# [Set problem]
In the listing that follows, locate the line containing "Write part 2" and the line containing "return material". Retype exactly those two lines and every line between them, and nothing more.

(Scripts that build objects)
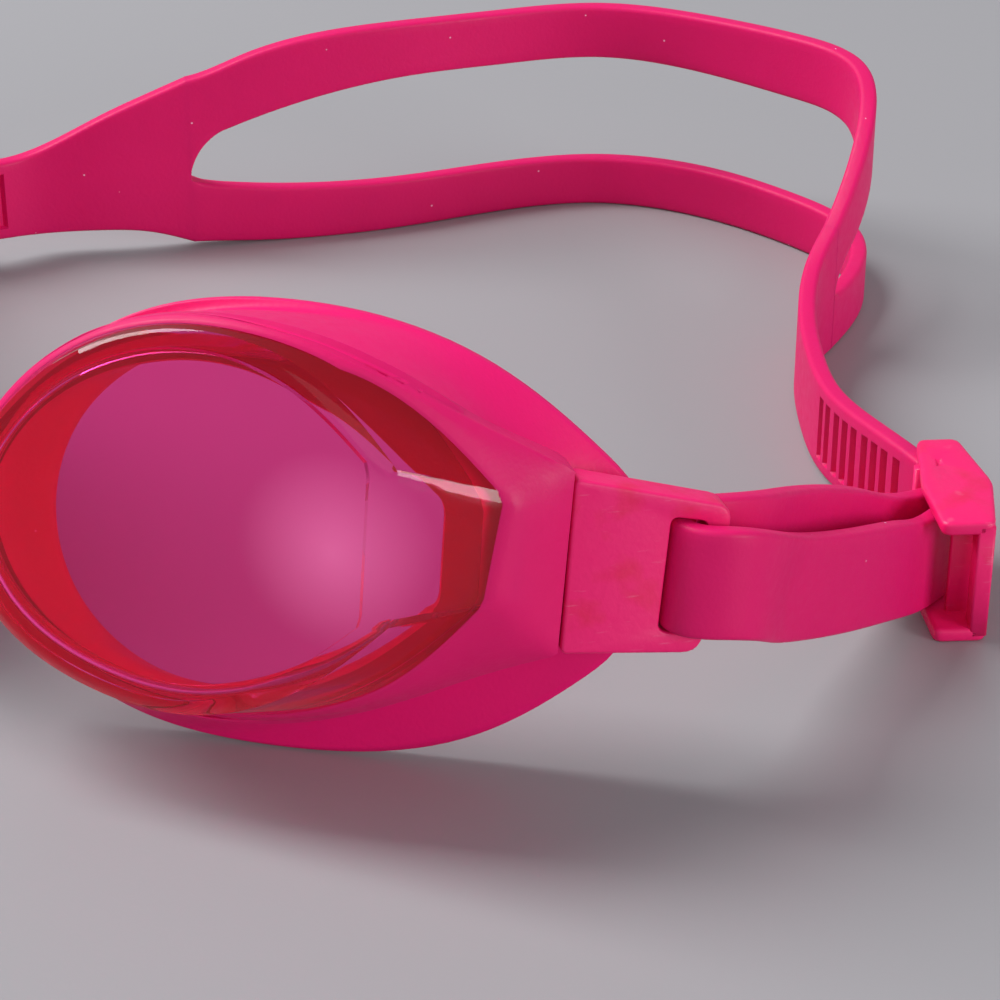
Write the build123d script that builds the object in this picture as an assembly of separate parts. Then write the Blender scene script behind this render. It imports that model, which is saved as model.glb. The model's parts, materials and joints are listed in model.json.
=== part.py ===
from build123d import *
import math
import os

# Swim goggles standing on a table, in millimetres.
# +X is the wearer's left, +Y is from the lenses to the back of the head, +Z is up.
# The origin is under the middle of the whole object, on the surface it stands on.
# The left eyecup is drawn in its own frame (u to the temple, v up, w forward) and mirrored for the right.

# Eyecup frame
CUP_PLACE = (32.4, -6.0, 27.1)      # middle of the lens's front face
CUP_WRAP = 16.0                     # turn towards the temple, degrees
CUP_LEAN = 10.0                     # backward lean, degrees

# Eyecup outlines: extents from the cup's axis to the temple, nose, top and bottom,
# then the upper and lower ends of the straight temple side
FRONT = (16.0, 21.0, 15.2, 17.0, 7.4, -5.8)     # flat front face of the lens
BACK = (24.6, 24.2, 16.4, 19.8, 3.8, -4.2)      # back edge of the lens
NECK = (23.2, 22.8, 15.0, 18.4, 3.8, -4.2)      # gasket where it seats in the frame
WAIST = (23.8, 23.4, 15.6, 21.0, 4.2, -7.5)     # gasket half way back
LIP = (29.3, 23.0, 15.0, 25.0, 3.0, -10.5)      # edge of the gasket that meets the face
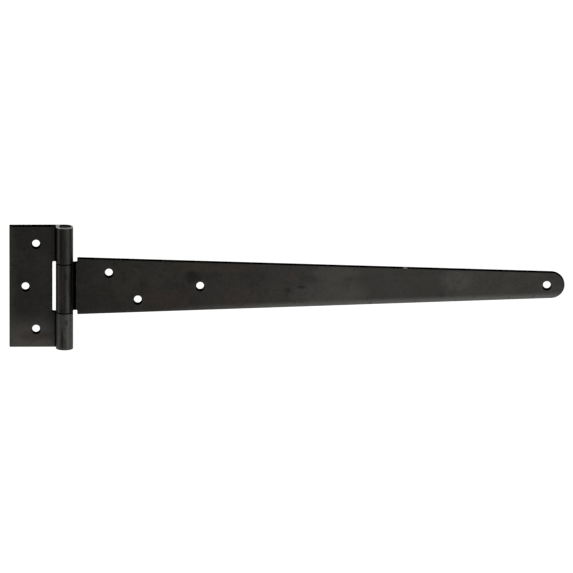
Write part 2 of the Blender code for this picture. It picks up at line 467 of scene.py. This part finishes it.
def pin_steel():
    """Drawn steel wire, oiled black, with the cut marks of the shears across its ends."""
    material, tree = new_material("oiled_pin_steel")
    place = place_in_mm(tree)
    oil = noise(tree, place, 3.5, detail=3, seed=4.4)
    tear = noise(tree, stretch(tree, place, (0.2, 2, 1)), 1.0, detail=2, seed=7.0)
    colour = blend(tree, ease(tree, oil, 0.35, 0.7), grey(0.05), grey(0.12, 0.04))
    sockets = {
        "Base Color": colour,
        "Metallic": 0.4,
        "Roughness": ease(tree, oil, 0.3, 0.7, 0.45, 0.65),
        "Normal": bump(tree, tear, 0.25, 0.06),
        "Specular IOR Level": 0.2,
    }
    finish_surface(tree, sockets)
    return material


def rounded_outline(corners):
    """(point, outward normal, room inside it) along a closed outline, given as corners (u, v, radius)
    in anticlockwise order."""
    samples = []
    count = len(corners)
    for i, (u, v, radius) in enumerate(corners):
        corner = Vector((u, v))
        before = (corner - Vector(corners[i - 1][:2])).normalized()
        after = (Vector(corners[(i + 1) % count][:2]) - corner).normalized()
        turn = -before.angle_signed(after)
        room = radius * CORNER_ROOM if turn > 0 else math.inf
        cut = radius * math.tan(abs(turn) / 2)
        start = corner - before * cut
        side = math.copysign(1, turn)
        centre = start + side * radius * Vector((-before.y, before.x))
        steps = max(1, math.ceil(abs(turn) / CORNER_STEP))
        begin = math.atan2(start.y - centre.y, start.x - centre.x)
        arc = []
        for k in range(steps + 1):
            angle = begin + turn * k / steps
            spoke = Vector((math.cos(angle), math.sin(angle)))
            arc.append((centre + radius * spoke, side * spoke, room))
        samples.append(arc)
    outline = []
    for i, arc in enumerate(samples):
        outline += arc
        last, normal, room = arc[-1]
        following = samples[(i + 1) % count][0][0]
        run = following - last
        pieces = math.ceil(run.length / EDGE_PITCH)
        outline += [(last + run * k / pieces, normal, math.inf) for k in range(1, pieces)]
    return outline


def leaf_corners():
    """The leaf's blank: a rectangle with the slot cut into its tab end, which leaves two tabs."""
    top = LEAF_HEIGHT / 2
    slot_v = KNUCKLE_HEIGHT / 2 + KNUCKLE_GAP
    upper = [
        (LEAF_REACH, top, BLANK_CORNER),
        (-TAB_LENGTH, top, TAB_CORNER),
        (-TAB_LENGTH, slot_v, TAB_CORNER),
        (SLOT_EDGE, slot_v, SLOT_CORNER),
    ]
    return upper + [(u, -v, radius) for u, v, radius in reversed(upper)]


def strap_corners():
    """The strap's blank: one tab and neck, shoulders, a straight taper and a round tip."""
    neck_v = KNUCKLE_HEIGHT / 2
    upper = [
        (STRAP_LENGTH, ROOT_V - (STRAP_LENGTH - SHOULDER) * math.tan(TAPER), TIP_RADIUS),
        (SHOULDER, ROOT_V, BLANK_CORNER),
        (SHOULDER, neck_v, SHOULDER_FILLET),
        (-TAB_LENGTH, neck_v, TAB_CORNER),
    ]
    return upper + [(u, -v, radius) for u, v, radius in reversed(upper)]


def hole_outline(u, v):
    """A punched hole. Its normals point into the hole, away from the sheet."""
    centre = Vector((u, v))
    spokes = [2 * math.pi * k / HOLE_SIDES for k in range(HOLE_SIDES)]
    spokes = [Vector((math.cos(a), -math.sin(a))) for a in spokes]
    return [(centre + HOLE_RADIUS * spoke, -spoke, math.inf) for spoke in spokes]


def on_plate(u):
    """0 in a tab and at the barrel, 1 on the flat plate, and in between where one meets the other."""
    return min(1.0, max(0.0, (u - DRAW_FROM) / (DRAW_FULL - DRAW_FROM)))


def edge_section(front_round, back_round):
    """(inset, depth) pairs across a cut edge, from the flat back to the flat front."""
    quarter = [math.pi / 2 * k / EDGE_STEPS for k in range(EDGE_STEPS + 1)]
    back = [(back_round * (1 - math.sin(a)), back_round * (1 - math.cos(a))) for a in quarter]
    front = [(1 - math.cos(a), 1 - math.sin(a)) for a in quarter]
    front = [(front_round * inset, SHEET - front_round * drop) for inset, drop in front]
    return [(back_round + GUARD, 0.0)] + back + front + [(front_round + GUARD, SHEET)]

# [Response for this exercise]
Write part 2 of the Blender code for this picture. It picks up at line 467 of scene.py. This part finishes it.
def pin_steel():
    """Drawn steel wire, oiled black, with the cut marks of the shears across its ends."""
    material, tree = new_material("oiled_pin_steel")
    place = place_in_mm(tree)
    oil = noise(tree, place, 3.5, detail=3, seed=4.4)
    tear = noise(tree, stretch(tree, place, (0.2, 2, 1)), 1.0, detail=2, seed=7.0)
    colour = blend(tree, ease(tree, oil, 0.35, 0.7), grey(0.05), grey(0.12, 0.04))
    sockets = {
        "Base Color": colour,
        "Metallic": 0.4,
        "Roughness": ease(tree, oil, 0.3, 0.7, 0.45, 0.65),
        "Normal": bump(tree, tear, 0.25, 0.06),
        "Specular IOR Level": 0.2,
    }
    finish_surface(tree, sockets)
    return material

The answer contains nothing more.